Our collaboration with Eni started many years ago. The company has been our strategic partner since 1954, so they have been with us in Egypt for over 60 years. Eni is working in all the most important areas in the country, in the Western Desert, in the Eastern Desert, in the Sinai, in the Gulf of Suez, and offshore. The company has an excellent understanding of the context, the operating environment and the business models in Egypt. I genuinely believe this cooperation will continue for many years to come. We are very happy and proud of this partnership, and we hope to develop it further in all sectors, in the upstream and downstream, and even midstream.
The Arab Fund for Economic and Social Development will provide approximately $80-85 million for the reconstruction of a photovoltaic plant in the Egyptian governorship of Aswan. How important is the development of alternative resources for your country’s energy mix?
This is something that we are focusing a lot of attention on. The use of fossil fuels as a primary energy source is not sustainable. Therefore, along with our colleagues at the Ministry of Energy and Renewable Resources, we have adopted a strategy for 2035 with which we aim to increase the renewable component of the energy mix from its current level (9 percent) to up to 30 percent by 2035. Doing so, we will move towards the introduction and expansion of other renewable resources, such as wind and solar power. This will help us to achieve the energy mix the country needs and will also reduce the amount of fuels used in energy production.
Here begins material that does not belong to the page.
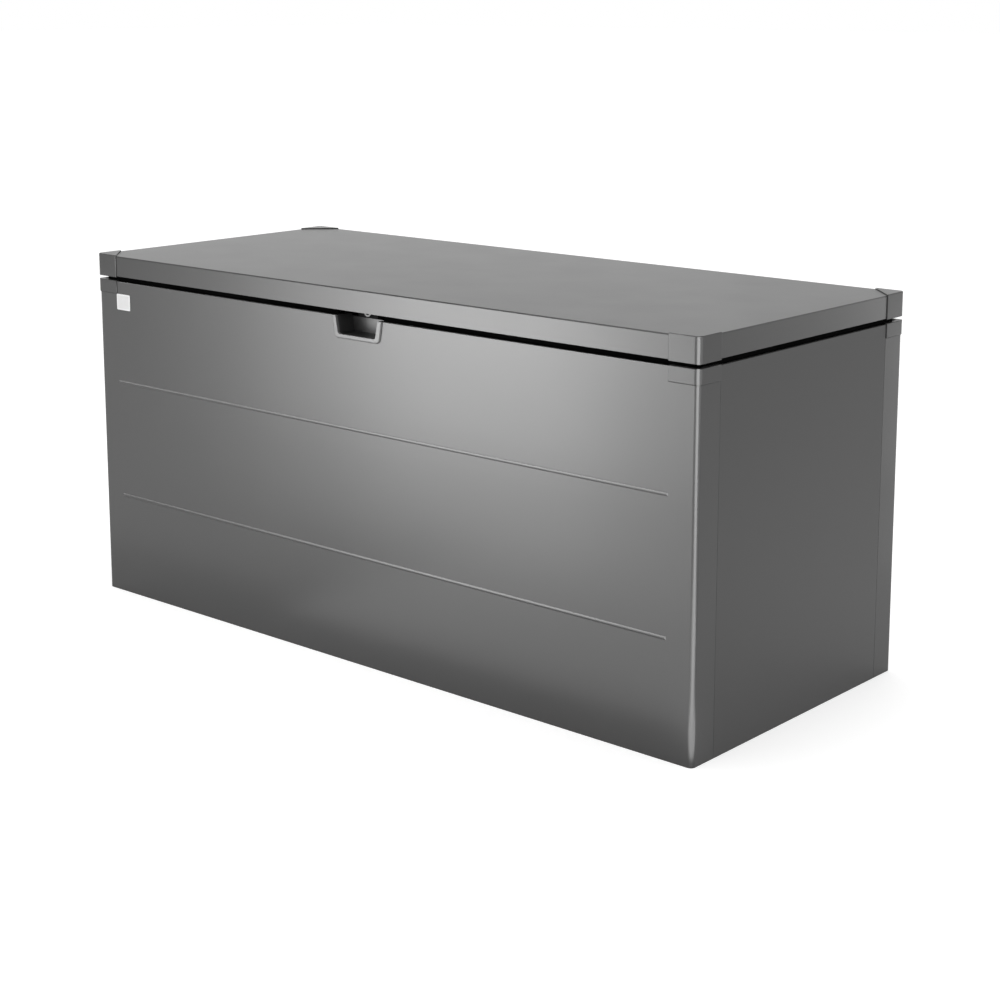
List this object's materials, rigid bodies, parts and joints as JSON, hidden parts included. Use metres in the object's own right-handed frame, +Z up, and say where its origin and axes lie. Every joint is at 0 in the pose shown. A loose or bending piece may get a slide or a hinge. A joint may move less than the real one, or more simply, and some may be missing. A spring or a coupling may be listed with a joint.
{
  "type": "outdoor storage box",
  "caption": "Long sheet-metal outdoor storage box with a rear-hinged lid on gas springs, corner caps, pressed front beads and a lockable grip recess.",
  "frame": {"origin": "middle of the footprint, on the ground under the box", "axes": "+X to the right along the long side, +Y to the rear where the hinges are, +Z up"},
  "size_m": [1.7, 0.714, 0.799],
  "materials": {
    "body_sheet": "fine metallic powder coat, semi-gloss dark grey",
    "lid_sheet": "fine metallic powder coat, semi-gloss dark grey",
    "corner_caps": "satin moulded plastic, matched dark grey",
    "grip_plastic": "satin moulded plastic, dark grey",
    "lock_plastic": "fine-grained black moulded plastic",
    "rubber": "matt black",
    "bright_metal": "polished plating",
    "floor_sheet": "galvanised",
    "stiffener_steel": "galvanised",
    "zinc_steel": "bright zinc plating",
    "spring_tube": "black satin paint",
    "spring_rod": "hard chrome, polished"
  },
  "bodies": {
    "box": {"body_cap_front_left": "corner_caps", "body_cap_front_right": "corner_caps", "body_cap_rear_left": "corner_caps", "body_cap_rear_right": "corner_caps", "bracket_screws": "zinc_steel", "floor_bearer": "floor_sheet", "floor_pan_left": "floor_sheet", "floor_pan_right": "floor_sheet", "front_panel": "body_sheet", "gas_bracket_lower_left": "zinc_steel", "gas_bracket_lower_right": "zinc_steel", "gas_studs_lower": "spring_rod", "grip_cup": "grip_plastic", "hinge_body_leaves": "zinc_steel", "hinge_pins": "zinc_steel", "rear_panel": "body_sheet", "rim_seal": "rubber", "side_panel_left": "body_sheet", "side_panel_right": "body_sheet", "strike_bracket": "zinc_steel"},
    "lid": {"gas_bracket_upper_left": "zinc_steel", "gas_bracket_upper_right": "zinc_steel", "hinge_lid_leaves": "zinc_steel", "lid_buffers": "rubber", "lid_cap_front_left": "corner_caps", "lid_cap_front_right": "corner_caps", "lid_cap_rear_left": "corner_caps", "lid_cap_rear_right": "corner_caps", "lid_panel": "lid_sheet", "lid_rail_front": "stiffener_steel", "lid_rail_rear": "stiffener_steel", "lid_rib_left": "stiffener_steel", "lid_rib_middle": "stiffener_steel", "lid_rib_right": "stiffener_steel", "lock_housing": "lock_plastic", "lock_ring": "bright_metal", "lock_screws": "zinc_steel"},
    "lock": {"lock_cam": "zinc_steel", "lock_plug": "bright_metal"},
    "gas_tube_left": {"gas_tube_left": "spring_tube"},
    "gas_rod_left": {"gas_rod_left": "spring_rod"},
    "gas_tube_right": {"gas_tube_right": "spring_tube"},
    "gas_rod_right": {"gas_rod_right": "spring_rod"}
  },
  "joints": [
    {"name": "lid_hinge", "type": "hinge", "parent": "box", "child": "lid", "pos_m": [0, 0.3525, 0.74455], "axis": [-1, 0, 0], "range_deg": [0, 80]},
    {"name": "lock_turn", "type": "hinge", "parent": "lid", "child": "lock", "pos_m": [0, -0.31, 0.748], "axis": [0, -1, 0], "range_deg": [0, 90]},
    {"name": "gas_tube_pivot_left", "type": "hinge", "parent": "box", "child": "gas_tube_left", "pos_m": [-0.808, 0.23, 0.49], "axis": [-1, 0, 0], "range_deg": [0, 17.7]},
    {"name": "gas_rod_slide_left", "type": "slide", "parent": "gas_tube_left", "child": "gas_rod_left", "axis": [0, 0, 1], "range_m": [0, 0.1235]},
    {"name": "gas_tube_pivot_right", "type": "hinge", "parent": "box", "child": "gas_tube_right", "pos_m": [0.808, 0.23, 0.49], "axis": [-1, 0, 0], "range_deg": [0, 17.7]},
    {"name": "gas_rod_slide_right", "type": "slide", "parent": "gas_tube_right", "child": "gas_rod_right", "axis": [0, 0, 1], "range_m": [0, 0.1235]}
  ],
  "couplings": [
    {"joint": "gas_tube_pivot_left", "follows": "lid_hinge", "ratio": 0.22051},
    {"joint": "gas_rod_slide_left", "follows": "lid_hinge", "m_per_rad": 0.088268},
    {"joint": "gas_tube_pivot_right", "follows": "lid_hinge", "ratio": 0.22051},
    {"joint": "gas_rod_slide_right", "follows": "lid_hinge", "m_per_rad": 0.088268}
  ]
}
It is therefore a positive intervention for all. We have to work hard and we are adopting and implementing some of the policies approved by the government, and the Ministry of Energy and Renewable Resources is implementing some policies to encourage investment in renewable resources. At the same time, we have plans for combined-cycle energy production, rather than simple open-cycle plans, so as to improve efficiency. We are all working together through this very comprehensive energy strategy that was approved by the Supreme Council of Energy a few months ago.